What we are dealing with here is not a normal airline, but one which crunch costs to a bare minimum. You think that they really care about their cadets' flying skills? I don't work in CX but to what I've heard, all they need is someone "Qualified" in order to babysit the flight deck during the long hauls. When I say qualified, I don't mean competent. It is simply the legal meaning of the word, i.e. just for paperwork purposes. As a 2nd officer, they don't need you to fly the plane well. What interests them here is nothing but cost, someone who is able to stay awake for 6+ hours doing nothing, and sitting on low pay. If you fail to upgrade after the 5-7 years as SO, they would fire you in return for a DEFO, who would be lower on the seniority list in comparison to an upgraded SO, which in return, would be cheaper.

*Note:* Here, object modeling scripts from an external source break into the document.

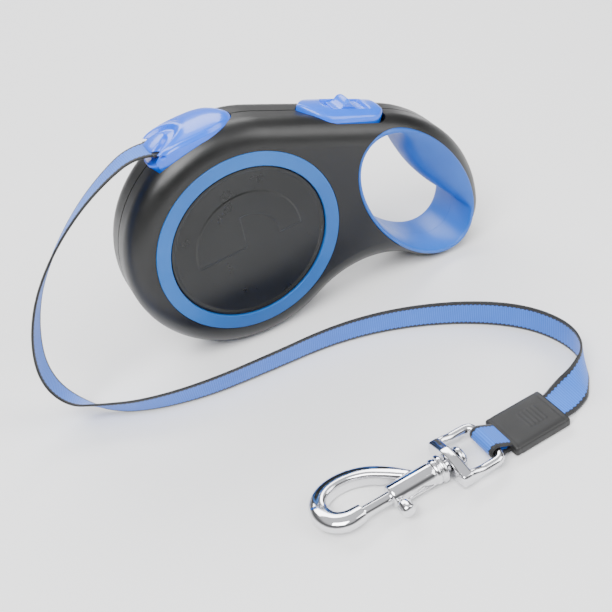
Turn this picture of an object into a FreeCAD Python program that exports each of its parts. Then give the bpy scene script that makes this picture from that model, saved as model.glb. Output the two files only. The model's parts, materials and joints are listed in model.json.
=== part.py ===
import FreeCAD, Part
import math
import os
from FreeCAD import Vector

# Retractable tape leash, standing upright. Millimetres. +Z up, +X towards the hand grip, +Y away from the
# side that carries the brake pawl. Shapes are made with X measured from the drum axis, and save() moves
# them so that the origin lies under the middle of the casing.

# ---- casing outline -------------------------------------------------------------------------------
housing_r = 56.8        # round housing
handle_end_r = 25.0     # round lower end of the handle
handle_side_r = 66.0    # long outer side of the handle
handle_end_x = 100.3    # lower end's centre, from the drum axis
waist_r = 46.0          # hollow between the housing and the handle
foot_flat = 0.4         # depth of the flats that the casing stands on
half_depth = 17.0       # half of the casing's thickness
rim_fillet = 11.0       # rounding of the casing's rim
wall = 2.6              # shell wall
seam_groove = 0.35      # groove along the joint of the two shells
seam_half = 0.3

# ---- hand grip opening ----------------------------------------------------------------------------
grip_x = 88.3
grip_z = 43.8
grip_long = 43.8        # half axes of the opening in the shells
grip_short = 25.4
grip_tilt = -60.0
grip_skin = 3.2         # lining's thickness away from the finger pad
grip_pad_height = 16.0  # how far the finger pad stands into the opening
grip_pad_r = 80.0       # roundness of the finger pad
grip_pad_turn = 27.0    # direction of the finger pad, from +X
lining_inset = 0.5      # lining ends this far below the casing's faces

# ---- side trim ------------------------------------------------------------------------------------
ring_outer_r = 45.0
ring_inner_r = 38.3
ring_sunk = 1.4
ring_proud = 0.25
trim_gap = 0.25         # dark joint line round each trim piece
disc_thick = 0.8
trim_edge = 0.3         # rounding of the ring's and the disc's edges

# ---- drum -----------------------------------------------------------------------------------------
tape_width = 15.0
tape_thick = 1.1
tape_wound = 4350.0     # length left on the drum
hub_r = 26.0
hub_wall = 2.0
flange_r = 51.5
flange_thick = 1.6
tape_side_gap = 0.4
tape_joint_gap = 0.1
tooth_count = 16
notch_depth = 2.6
notch_width = 8.2
axle_r = 4.0
axle_fit = 0.05         # running clearance of the bushes on the axle
bush_r = 6.0
bush_flange_r = 7.5
bush_flange_thick = 0.5
end_float = 0.15
end_plate_bore_r = 14.0
drum_screw_pcd = 40.0
drum_screw_count = 4
boss_wall = 3.0
axle_screw_r = 1.5
axle_screw_head_r = 3.2
axle_screw_head = 1.1
axle_screw_length = 9.0

# ---- power spring ---------------------------------------------------------------------------------
strip_thick = 0.5
strip_width = 10.0
strip_pitch = 1.6
strip_side_gap = 0.5
spring_gap = 0.4

# ---- tape outlet ----------------------------------------------------------------------------------
nozzle_middle = 101.0   # direction of its middle from the drum axis, degrees
nozzle_length = 40.0
nozzle_half_width = 12.2
nozzle_rise = 5.2       # how far its front stands out of the casing
nozzle_rear_rise = 1.6
nozzle_edge = 1.6
nozzle_fit = 0.15
slot_height = 2.4
slot_width = 16.4
mouth_x = -29.5         # where the tape leaves the outlet
mouth_z = 110.3
mouth_depth = 7.0
mouth_rise = 0.1        # slopes of the flared mouth
mouth_drop = 0.45

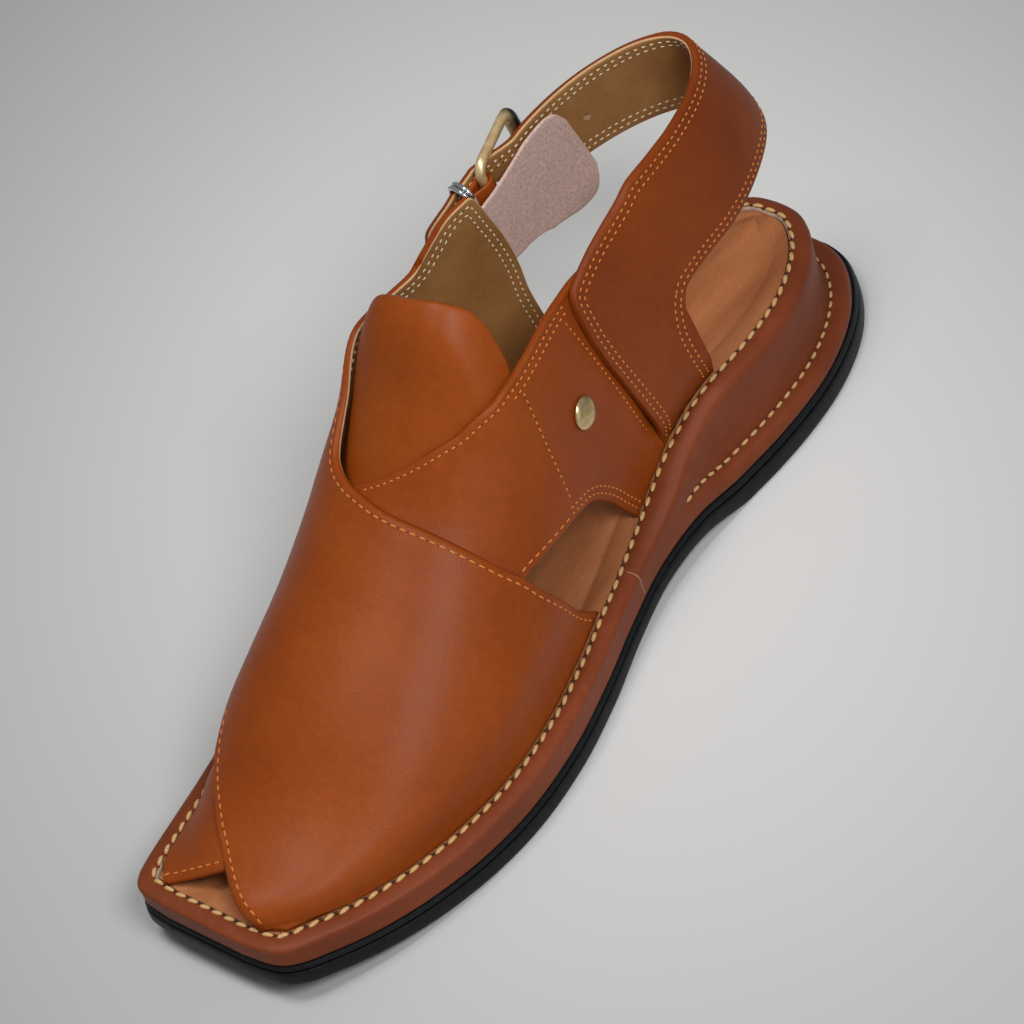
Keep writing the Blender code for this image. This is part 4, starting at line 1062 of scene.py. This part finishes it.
def relaxed(points, weight, passes):
    """Draw a sheet taut where the weight says so, with its borders held."""
    weight = (weight * 1.0)[..., None].copy()
    weight[[0, -1]] = 0
    weight[:, [0, -1]] = 0
    for _ in range(passes):
        mean = points.copy()
        mean[1:-1, 1:-1] = (points[:-2, 1:-1] + points[2:, 1:-1] + points[1:-1, :-2] + points[1:-1, 2:]) / 4
        points = points * (1 - weight) + mean * weight
    return points


def normals_of(points, like):
    """Normals of a grid of points, on the same side as others."""
    cross = np.cross(np.gradient(points, axis=0), np.gradient(points, axis=1))
    length = np.linalg.norm(cross, axis=-1, keepdims=True)
    cross = np.where(length > 1e-10, cross / np.maximum(length, 1e-12), like)
    return cross * np.where((cross * like).sum(-1, keepdims=True) < 0, -1, 1)


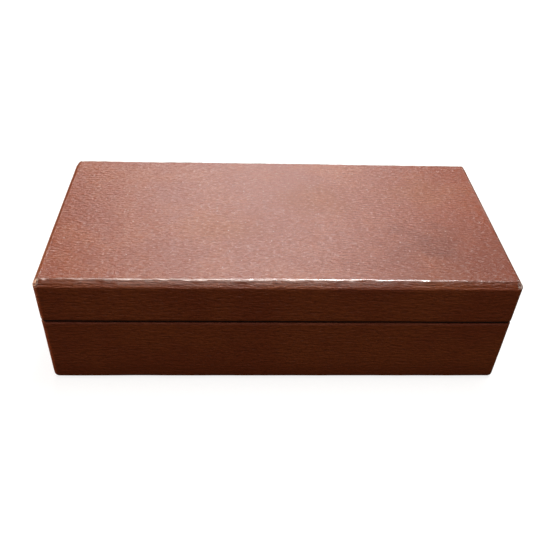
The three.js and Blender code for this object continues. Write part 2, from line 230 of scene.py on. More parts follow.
def grain_layers(field):
    grain = field.node("ShaderNodeUVMap", {"uv_map": "grain"})
    drift = noise(stretch(grain, WAVE_SCALE), 1, 3) - 0.5
    shift = {0: GRAIN_SHIFT_X, 1: drift * WAVE_HEIGHT + GRAIN_SHIFT_Y}
    shift = field.node("ShaderNodeCombineXYZ", None, shift)
    wavy = field.node("ShaderNodeVectorMath", {"operation": "ADD"}, {0: grain, 1: shift})
    folds = noise(stretch(wavy, FOLD_SCALE), 1, 2, 0.5)
    creases = noise(stretch(wavy, CREASE_SCALE), 1, 3, 0.6)
    fine = noise(stretch(wavy, FINE_CREASE_SCALE), 1, 2, 0.6)
    pores = noise(stretch(wavy, PORE_SCALE), 1, 2, 0.6)
    return folds, creases, fine, pores


# %% [markdown]
# A mask is a field that is 1 where something is so and 0 elsewhere. These come from places: how
# far a point is past a line near an edge, or how near it is to the middle of a rubbed spot. Noise
# that is added before the step makes the border ragged, as wear is.


# %% Masks for edges and corners
WORN_INSET = 0.9 * MM
WORN_REACH = 4.8 * MM


def past_edge(place, axis, inset):
    """How far a point is past a line set in from the side of the case."""
    part = place.node("ShaderNodeSeparateXYZ", None, {0: place}, axis)
    return (part if axis == 2 else abs(part)) - (cad_high[axis] - inset)


def corner_wear(place):
    """Is 1 at the lid's top corners and along its top edges where the leather has rubbed."""
    past_x, past_y, past_z = (past_edge(place, axis, WORN_INSET) for axis in range(3))
    gap = past_x * past_x + past_y * past_y + past_z * past_z
    near = 1 - step(gap, 0.0, WORN_REACH ** 2)
    corner = step(near + noise(place, 620, 5, 0.8) * 1.4, 1.42, 1.64)
    over = past_x.math("MAXIMUM", past_x, past_y) + past_z
    on_edge = step(over, -LID_CHAMFER + 0.9 * MM, -LID_CHAMFER + 1.6 * MM)
    at_end = step(past_x - past_y, -1.0 * MM, 1.0 * MM)
    chips = step(noise(place, 420, 5, 0.75) + at_end * 0.05, 0.63, 0.70) * on_edge
    return corner.math("MAXIMUM", corner, chips * 0.7), on_edge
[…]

Then again they are not afraid of losing SO's, since there are thousands of starry eyed locals wishing to do that, for the perks of saying "I'm a pilot". Having been to selection events, I have had cadet candidates who possessed NO interest for aviation whatsoever. I remembered someone who couldn't distinguish A330s and B777s, someone who said that it was just cool to be a pilot, and another who simply needed a grad job, as well as one who spoke barely any English (How did he even pull that one off on the application forms?). Sure, I don't know what became of these people at the end but if this is the sort of people they are even considering hiring, then what can you expect.

Back to your topic, in short, don't expect to see any combination of training or any sort of way to allow 2nd officers to gain flying experience between airlines happening for the moment. They don't want that, and they don't need that. If that was the aim in the first place, then CX would have done it on their own fleet earlier already.

That's what my research, experience, and conversations have told me. Feel free to correct me with some "insider info" should I be mistaken on certain facts.